Source records:
>> Begin
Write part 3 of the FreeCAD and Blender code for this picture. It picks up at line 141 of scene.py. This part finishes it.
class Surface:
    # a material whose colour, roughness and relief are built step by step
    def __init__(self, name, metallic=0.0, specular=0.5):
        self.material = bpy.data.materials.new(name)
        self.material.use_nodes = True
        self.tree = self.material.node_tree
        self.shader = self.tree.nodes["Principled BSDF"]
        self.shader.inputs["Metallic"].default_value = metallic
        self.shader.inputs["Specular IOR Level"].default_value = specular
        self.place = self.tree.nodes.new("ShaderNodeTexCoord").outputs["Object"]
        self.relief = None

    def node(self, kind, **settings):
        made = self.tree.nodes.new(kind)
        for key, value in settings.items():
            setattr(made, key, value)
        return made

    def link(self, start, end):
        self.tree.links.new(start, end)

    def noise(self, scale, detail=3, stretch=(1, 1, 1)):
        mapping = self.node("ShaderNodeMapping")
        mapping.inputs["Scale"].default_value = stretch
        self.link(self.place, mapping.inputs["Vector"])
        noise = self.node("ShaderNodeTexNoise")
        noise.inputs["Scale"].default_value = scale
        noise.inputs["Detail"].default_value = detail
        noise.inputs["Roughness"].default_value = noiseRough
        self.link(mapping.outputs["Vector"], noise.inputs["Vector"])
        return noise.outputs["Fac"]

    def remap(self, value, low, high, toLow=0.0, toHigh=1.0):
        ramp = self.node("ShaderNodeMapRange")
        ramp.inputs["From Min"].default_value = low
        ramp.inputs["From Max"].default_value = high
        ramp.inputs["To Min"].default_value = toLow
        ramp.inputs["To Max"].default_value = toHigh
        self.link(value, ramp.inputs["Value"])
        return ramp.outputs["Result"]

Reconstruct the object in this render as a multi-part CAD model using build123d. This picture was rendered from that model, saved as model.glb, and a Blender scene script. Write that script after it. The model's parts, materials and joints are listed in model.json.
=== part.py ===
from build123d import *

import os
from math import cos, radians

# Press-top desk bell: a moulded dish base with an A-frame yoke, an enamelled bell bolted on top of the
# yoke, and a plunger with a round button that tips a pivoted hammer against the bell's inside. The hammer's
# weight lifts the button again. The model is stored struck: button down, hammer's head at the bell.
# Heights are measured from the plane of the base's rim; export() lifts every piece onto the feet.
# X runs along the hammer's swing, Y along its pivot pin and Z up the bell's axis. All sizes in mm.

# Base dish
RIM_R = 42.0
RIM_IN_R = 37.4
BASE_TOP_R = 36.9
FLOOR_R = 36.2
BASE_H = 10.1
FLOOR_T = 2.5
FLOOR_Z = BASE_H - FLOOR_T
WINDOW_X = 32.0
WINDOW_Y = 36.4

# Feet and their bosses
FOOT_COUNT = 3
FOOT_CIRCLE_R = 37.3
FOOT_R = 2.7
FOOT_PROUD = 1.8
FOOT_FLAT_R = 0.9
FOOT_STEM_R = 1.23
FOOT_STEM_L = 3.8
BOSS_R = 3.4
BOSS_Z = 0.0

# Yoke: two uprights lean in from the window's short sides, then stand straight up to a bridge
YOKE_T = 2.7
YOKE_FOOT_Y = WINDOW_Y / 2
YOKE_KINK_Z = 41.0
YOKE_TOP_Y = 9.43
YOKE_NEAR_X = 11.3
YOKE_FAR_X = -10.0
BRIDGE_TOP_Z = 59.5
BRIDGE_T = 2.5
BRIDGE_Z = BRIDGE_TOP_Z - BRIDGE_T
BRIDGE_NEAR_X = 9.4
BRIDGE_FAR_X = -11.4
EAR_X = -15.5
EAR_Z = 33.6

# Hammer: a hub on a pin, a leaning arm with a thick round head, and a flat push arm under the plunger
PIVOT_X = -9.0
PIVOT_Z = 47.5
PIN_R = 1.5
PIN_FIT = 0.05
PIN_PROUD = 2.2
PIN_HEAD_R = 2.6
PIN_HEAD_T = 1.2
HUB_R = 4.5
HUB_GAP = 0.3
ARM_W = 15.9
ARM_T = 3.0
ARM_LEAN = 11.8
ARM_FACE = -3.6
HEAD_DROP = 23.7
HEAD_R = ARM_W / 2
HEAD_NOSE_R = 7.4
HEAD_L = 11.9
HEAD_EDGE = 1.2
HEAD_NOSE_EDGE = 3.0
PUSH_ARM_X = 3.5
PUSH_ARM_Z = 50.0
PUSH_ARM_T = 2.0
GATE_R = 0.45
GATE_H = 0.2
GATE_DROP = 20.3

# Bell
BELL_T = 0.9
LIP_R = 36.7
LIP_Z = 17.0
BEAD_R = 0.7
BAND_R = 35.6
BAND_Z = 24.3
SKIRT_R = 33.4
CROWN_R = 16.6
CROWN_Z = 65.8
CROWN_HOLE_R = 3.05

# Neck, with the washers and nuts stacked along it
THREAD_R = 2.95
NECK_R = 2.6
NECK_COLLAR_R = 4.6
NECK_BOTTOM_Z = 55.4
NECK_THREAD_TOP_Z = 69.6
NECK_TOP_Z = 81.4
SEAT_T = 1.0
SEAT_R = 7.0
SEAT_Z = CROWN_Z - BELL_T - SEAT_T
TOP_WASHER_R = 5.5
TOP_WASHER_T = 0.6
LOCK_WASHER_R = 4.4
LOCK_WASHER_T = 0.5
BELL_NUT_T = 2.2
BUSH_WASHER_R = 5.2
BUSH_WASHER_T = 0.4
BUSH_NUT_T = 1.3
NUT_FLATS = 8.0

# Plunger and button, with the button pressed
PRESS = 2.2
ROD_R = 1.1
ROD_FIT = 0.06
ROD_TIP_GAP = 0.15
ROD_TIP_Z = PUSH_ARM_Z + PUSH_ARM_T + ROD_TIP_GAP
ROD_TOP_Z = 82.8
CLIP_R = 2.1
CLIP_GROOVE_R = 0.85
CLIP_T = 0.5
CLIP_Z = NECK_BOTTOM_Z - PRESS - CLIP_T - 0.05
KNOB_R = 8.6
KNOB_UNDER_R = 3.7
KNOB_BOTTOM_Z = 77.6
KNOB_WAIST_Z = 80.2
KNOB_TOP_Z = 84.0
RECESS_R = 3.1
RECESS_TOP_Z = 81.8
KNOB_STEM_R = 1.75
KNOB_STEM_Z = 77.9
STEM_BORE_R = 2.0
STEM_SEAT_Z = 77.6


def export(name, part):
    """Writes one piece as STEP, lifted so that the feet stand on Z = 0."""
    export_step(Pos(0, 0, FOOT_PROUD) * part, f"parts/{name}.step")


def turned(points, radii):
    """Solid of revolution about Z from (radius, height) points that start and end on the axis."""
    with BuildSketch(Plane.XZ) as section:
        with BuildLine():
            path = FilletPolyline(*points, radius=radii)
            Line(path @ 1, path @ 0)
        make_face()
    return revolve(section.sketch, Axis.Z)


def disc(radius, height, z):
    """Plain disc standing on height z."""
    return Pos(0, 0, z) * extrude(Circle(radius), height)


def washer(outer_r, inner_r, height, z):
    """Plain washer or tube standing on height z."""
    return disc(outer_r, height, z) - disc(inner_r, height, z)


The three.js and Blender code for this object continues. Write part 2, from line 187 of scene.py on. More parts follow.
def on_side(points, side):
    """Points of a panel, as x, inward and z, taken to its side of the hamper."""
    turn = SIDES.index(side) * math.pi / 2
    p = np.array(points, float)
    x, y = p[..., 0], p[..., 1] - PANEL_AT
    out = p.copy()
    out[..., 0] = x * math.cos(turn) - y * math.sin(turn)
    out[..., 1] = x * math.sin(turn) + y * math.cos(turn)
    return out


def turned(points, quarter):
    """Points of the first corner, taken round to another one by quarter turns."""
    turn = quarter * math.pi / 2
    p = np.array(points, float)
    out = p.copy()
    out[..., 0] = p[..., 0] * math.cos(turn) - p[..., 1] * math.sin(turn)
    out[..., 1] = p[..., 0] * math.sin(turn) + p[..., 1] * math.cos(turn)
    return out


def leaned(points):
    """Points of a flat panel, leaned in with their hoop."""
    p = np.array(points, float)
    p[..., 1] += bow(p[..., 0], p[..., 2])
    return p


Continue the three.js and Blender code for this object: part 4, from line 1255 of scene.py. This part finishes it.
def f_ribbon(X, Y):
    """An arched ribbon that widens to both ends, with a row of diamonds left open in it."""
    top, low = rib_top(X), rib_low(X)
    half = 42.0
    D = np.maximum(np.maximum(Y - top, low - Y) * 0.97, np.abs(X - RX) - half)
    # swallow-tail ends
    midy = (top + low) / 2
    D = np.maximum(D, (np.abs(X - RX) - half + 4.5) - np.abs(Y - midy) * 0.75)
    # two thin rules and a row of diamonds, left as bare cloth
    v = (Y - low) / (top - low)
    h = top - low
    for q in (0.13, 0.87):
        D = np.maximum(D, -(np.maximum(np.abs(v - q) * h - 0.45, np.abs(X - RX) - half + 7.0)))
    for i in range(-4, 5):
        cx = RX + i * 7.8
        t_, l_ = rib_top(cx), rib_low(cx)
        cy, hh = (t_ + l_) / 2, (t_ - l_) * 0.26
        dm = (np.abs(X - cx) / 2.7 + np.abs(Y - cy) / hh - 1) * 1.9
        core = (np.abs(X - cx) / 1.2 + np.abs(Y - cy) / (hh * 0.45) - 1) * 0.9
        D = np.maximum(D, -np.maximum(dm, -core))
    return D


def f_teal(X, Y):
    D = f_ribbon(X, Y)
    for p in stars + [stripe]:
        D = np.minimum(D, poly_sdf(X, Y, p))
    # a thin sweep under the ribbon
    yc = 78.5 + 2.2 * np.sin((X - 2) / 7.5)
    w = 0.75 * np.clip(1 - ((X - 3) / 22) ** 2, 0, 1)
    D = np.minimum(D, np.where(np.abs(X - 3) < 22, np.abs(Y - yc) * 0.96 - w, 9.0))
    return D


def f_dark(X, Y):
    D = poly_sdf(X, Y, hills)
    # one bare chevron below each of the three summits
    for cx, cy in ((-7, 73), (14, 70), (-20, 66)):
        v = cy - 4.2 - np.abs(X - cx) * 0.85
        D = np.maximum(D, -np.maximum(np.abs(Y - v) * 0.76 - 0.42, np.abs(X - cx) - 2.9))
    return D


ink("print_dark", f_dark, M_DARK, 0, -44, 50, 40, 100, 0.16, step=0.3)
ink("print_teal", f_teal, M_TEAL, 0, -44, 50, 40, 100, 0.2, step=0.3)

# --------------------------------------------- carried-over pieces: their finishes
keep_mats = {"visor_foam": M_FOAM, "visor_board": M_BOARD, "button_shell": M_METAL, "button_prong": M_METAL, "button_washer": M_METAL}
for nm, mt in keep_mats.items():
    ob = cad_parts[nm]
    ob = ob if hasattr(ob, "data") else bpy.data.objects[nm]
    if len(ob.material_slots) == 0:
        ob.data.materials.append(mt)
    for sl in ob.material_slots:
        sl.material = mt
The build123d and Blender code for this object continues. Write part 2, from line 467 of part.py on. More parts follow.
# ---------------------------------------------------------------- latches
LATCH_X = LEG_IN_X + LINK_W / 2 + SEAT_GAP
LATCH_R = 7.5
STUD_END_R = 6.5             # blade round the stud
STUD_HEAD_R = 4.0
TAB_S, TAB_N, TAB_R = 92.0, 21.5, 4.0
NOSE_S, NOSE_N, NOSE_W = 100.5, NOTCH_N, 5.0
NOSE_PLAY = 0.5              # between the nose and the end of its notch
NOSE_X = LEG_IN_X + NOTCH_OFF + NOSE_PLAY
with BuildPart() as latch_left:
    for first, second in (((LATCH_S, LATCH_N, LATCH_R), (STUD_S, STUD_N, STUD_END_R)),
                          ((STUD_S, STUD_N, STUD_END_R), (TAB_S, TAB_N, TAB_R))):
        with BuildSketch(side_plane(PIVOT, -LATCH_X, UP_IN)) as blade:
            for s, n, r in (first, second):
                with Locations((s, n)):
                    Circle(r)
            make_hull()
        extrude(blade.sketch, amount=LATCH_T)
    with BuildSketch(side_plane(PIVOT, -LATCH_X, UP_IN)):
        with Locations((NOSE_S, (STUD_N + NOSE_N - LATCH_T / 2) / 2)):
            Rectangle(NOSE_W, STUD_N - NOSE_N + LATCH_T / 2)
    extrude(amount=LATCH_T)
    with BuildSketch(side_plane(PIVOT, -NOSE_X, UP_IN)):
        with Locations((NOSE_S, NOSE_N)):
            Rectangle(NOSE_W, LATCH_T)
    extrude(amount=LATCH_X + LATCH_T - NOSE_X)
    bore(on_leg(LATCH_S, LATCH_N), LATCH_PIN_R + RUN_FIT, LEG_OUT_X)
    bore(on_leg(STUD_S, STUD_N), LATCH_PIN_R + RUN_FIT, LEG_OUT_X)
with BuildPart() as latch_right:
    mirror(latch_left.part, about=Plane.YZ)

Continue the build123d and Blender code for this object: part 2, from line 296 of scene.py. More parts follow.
>> End
Exercise prompt: Select the lines that carry the string "finishes" and copy them.

Worked answer:
Write part 3 of the FreeCAD and Blender code for this picture. It picks up at line 141 of scene.py. This part finishes it.
Continue the three.js and Blender code for this object: part 4, from line 1255 of scene.py. This part finishes it.
# --------------------------------------------- carried-over pieces: their finishes